A renaissance man in the truest sense of the phrase, Sims taught college economics, and worked various white-collar, private-industry jobs, as well as spending time as a railroader. He fired for the Chicago, Burlington & Quincy, was a clerk for Santa Fe, and while attending UCLA was a carknocker for Southern Pacific. When he wasn’t repairing one of his automobiles or working in his garage darkroom, he was canvassing the countryside photographing railroading in every form. There was no train or railroad setting that wasn’t captured by his cameras, in formats ranging from a 4×5 Speed Graphic to 120 roll film to 35mm.

He maintained his enthusiasm for railroading even as it went through decades of dramatic change.

“If you think about it,” he said in a 2004 article in Classic Trains, “the subject matter really hasn’t changed a bit. I still like to shoot diesels, electrics, transit lines, mountain railroading, desert railroad, and urban railroading. I love railroading and the people who do it.”

Growing up in New Jersey before his family moved to the west coast in 1943, and later alongside longtime friend Dick Steinheimer, Sims always wanted to find whatever was on the other side of the next hill. When a railroad separated from the highway, Sims would nonchalantly pull a dirt bike out of the back of his van, and camera in hand, roar down the right-of-way for the next photo opportunity.

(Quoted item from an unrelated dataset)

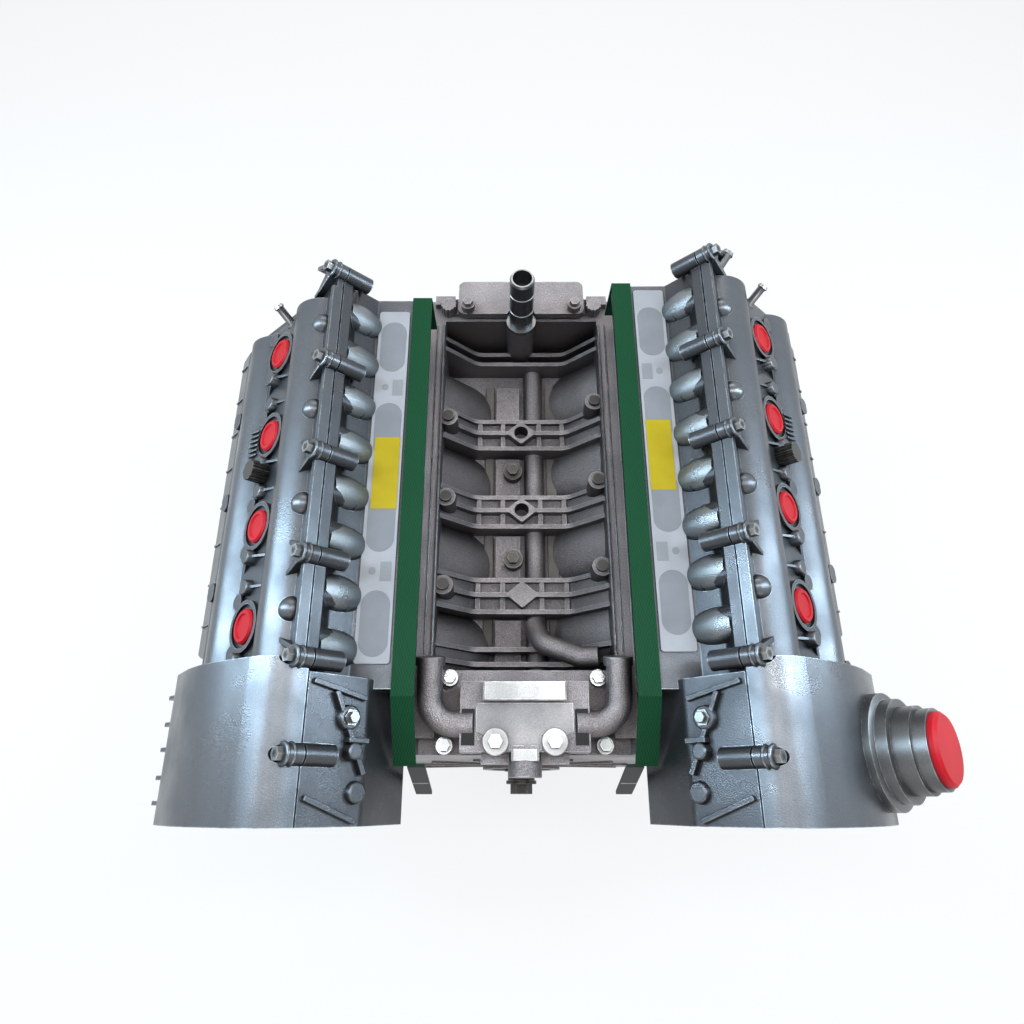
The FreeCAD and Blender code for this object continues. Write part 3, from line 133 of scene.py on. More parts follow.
def set_floor(level=-0.2055, half=4.0, glow_part=0.80):
    """Pale floor under the sump; camera and mirror rays see it nearly white, and it keeps the shadow."""
    mesh = bpy.data.meshes.new("floor")
    corners = [(-half, -half), (half, -half), (half, half), (-half, half)]
    mesh.from_pydata([(x, y, level) for x, y in corners], [], [(0, 1, 2, 3)])
    obj = bpy.data.objects.new("floor", mesh)
    bpy.context.scene.collection.objects.link(obj)
    mat = bpy.data.materials.new("floor")
    mat.use_nodes = True
    nt = mat.node_tree
    nt.nodes.clear()
    out = nt.nodes.new("ShaderNodeOutputMaterial")
    matt, glow = nt.nodes.new("ShaderNodeBsdfDiffuse"), nt.nodes.new("ShaderNodeEmission")
    mix = nt.nodes.new("ShaderNodeMixShader")
    matt.inputs["Color"].default_value = (0.80, 0.80, 0.80, 1)
    part = nt.nodes.new("ShaderNodeMath")
    part.operation = "MULTIPLY"
    part.inputs[1].default_value = glow_part
    nt.links.new(backdrop_rays(nt), part.inputs[0])
    nt.links.new(part.outputs[0], mix.inputs[0])
    nt.links.new(matt.outputs[0], mix.inputs[1])
    nt.links.new(glow.outputs[0], mix.inputs[2])
    nt.links.new(mix.outputs[0], out.inputs[0])
    mesh.materials.append(mat)


set_floor()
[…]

He chronicled his adventures — some with “Stein,” and others with Reva — in numerous magazines. He especially enjoyed working with Trains editor David P. Morgan along with authoring a number of hardcover books. Very much a man of his time, his writing clearly showed his love of the subject, as he penned feature articles describing every facet of railroading and railroaders. His byline covered railroading in almost every state and he had regular assignments from Southern Pacific, Alco, General Electric, and German diesel hydraulic maker Krauss-Maffei, among others.

Sims mastered the difficult art of night photography using Heiland flash guns and large No. 2 flashbulbs (about the size of a 100-watt light bulb) to paint with light. Always willing to share his knowledge, he carefully showed more than one neophyte the importance of not only lighting a locomotive from the camera angle, but also popping off a bulb from behind it aimed at the trucks and fuel tank to separate it from the background.

It was not lost on Sims that he was a witness to history, and not just the transition from steam to diesel railroading. He recalled, for instance, seeing the German dirigible Hindenburg on its way to Lakehurst, N.J., on the day it exploded, and looking out the window of a Key System interurban car he was riding in Oakland and watching a PanAm Clipper taking off for the Far East.

In his later years his cameras changed to Bronicas, Nikons, and a pair of Pentax 6x7s, and his Chevy Greenbrier van— which he started for years with a large screwdriver after losing the ignition key — was replaced with a newer vehicle.  Refinements aside, however, Sims never lost his desire to see what lay just over the next hill.

After retiring from work in Southern California, Don and Reva moved first to Montana before settling down in Washington state.

Services are pending.

2 thoughts on “Donald Sims, prolific author and photographer, dies at 93

  1. Don Simms took one of my favorite photos of all time. Two workmen refueling the lead unit of Southern Pacific’s westbound Blue Streak Merchandise in Tucson, Arizona. Such a dramatic sense of speed being displayed by a train standing perfectly still. It was such a great photo it made the cover of the May 1967 Trains.

    A truly tragic day. Rest in Peace, Mr. Simms.